By the way, is anyone checking on nuclear-plant safety plans?

by Jonathan Hiskes

It gives me the willies
to think about it, but it’s probably a good time for a hard look at our
“backup” accident plans for nuclear power plants, now that we know how unbelievably
unprepared the BP/Transocean/Halliburton Dream Team was for an accident on
their Deepwater Horizon offshore drilling rig. I mean, BP’s worthless response plan involved protecting (Arctic) walruses in the Gulf of Mexico.

Our dirty-energy economy
requires us to undertake lots of enormous, risky endeavors that we keep happily
out of mind until something goes wrong. Few of us thought about the perils of
drilling into deeper and deeper ocean beds until the last month.
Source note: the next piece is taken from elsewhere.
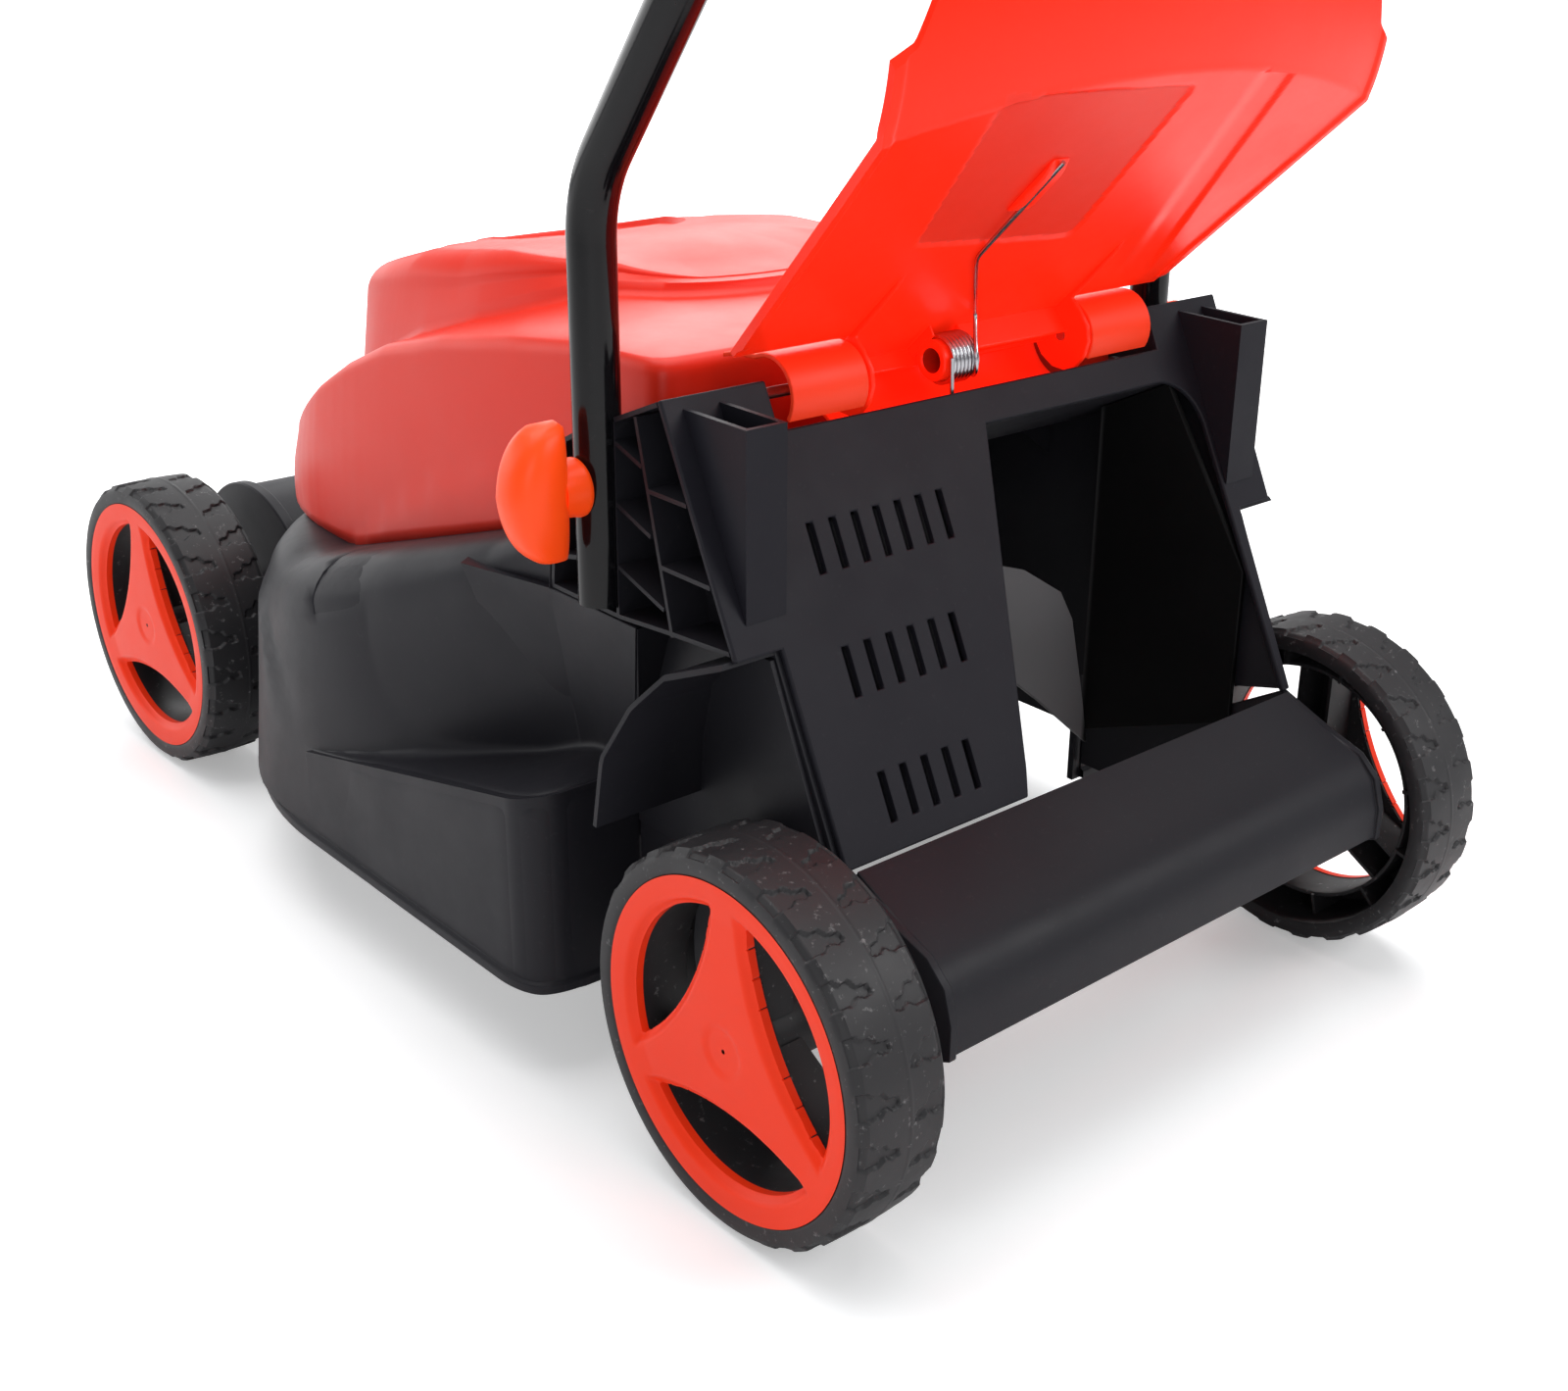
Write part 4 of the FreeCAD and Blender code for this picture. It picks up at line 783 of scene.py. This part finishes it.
def hinge_arc(radius, first, turn, steps):
    """Points of an arc about the flap's hinge, from an angle through a turn, both in degrees."""
    angles = [math.radians(first + turn * k / steps) for k in range(steps + 1)]
    return [(HINGE[0] + radius * math.cos(a), HINGE[1] + radius * math.sin(a)) for a in angles]


def hinge_sheets():
    """Curved sheets over the hinge pins, and the round trough under the flap's root."""
    outer = [(117, 329.6), (106, 332.6), (98, 332.8)] + hinge_arc(16.8, 62, 152, 14)
    inner = [(117, 327.6), (106, 330.4), (97, 330.6)] + hinge_arc(14.8, 62, 152, 14)
    for side, x0 in (("left", -112.0), ("right", 70.4)):
        sheet = extruded("vis_hinge_cover_" + side, outer + inner[::-1], x0, x0 + 41.6, HINGE_SHEET,
                         "chassis", 0.5)
        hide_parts("hinge_covers")
    trough = hinge_arc(23.2, 5, -120, 12) + hinge_arc(21.6, 5, -120, 12)[::-1]
    # The trough uses the flap plastic, whose painted glow makes it bright orange in the shade below the flap's
    # root.
    extruded("vis_hinge_trough", trough, -70, 70, FLAP, "chassis", FINE_BEVEL)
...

Few of us
thought about coal-ash waste—the toxic sludge left over from coal-fired electricity generation—until a
retaining wall broke and a pond of it poured out near Kingston, Tenn., 18
months ago.

I hear from more people who say they’re concerened about the safety risks of factory meat and other
industrialized food. But with this, too, we’re largely at the mercy of
out-of-sight federal regulators with a lackluster record (see “ammonia
burgers
”). The BP gusher is proving—again—that safety
regulators who are in hock to insanely lucrative industries aren’t going to do an adequate job of
protecting us.

I’ve been happily
clueless about backup plans for the nation’s 104 nuclear-power reactors (to say
nothing of military sites). Now I’m realizing how foolish that is.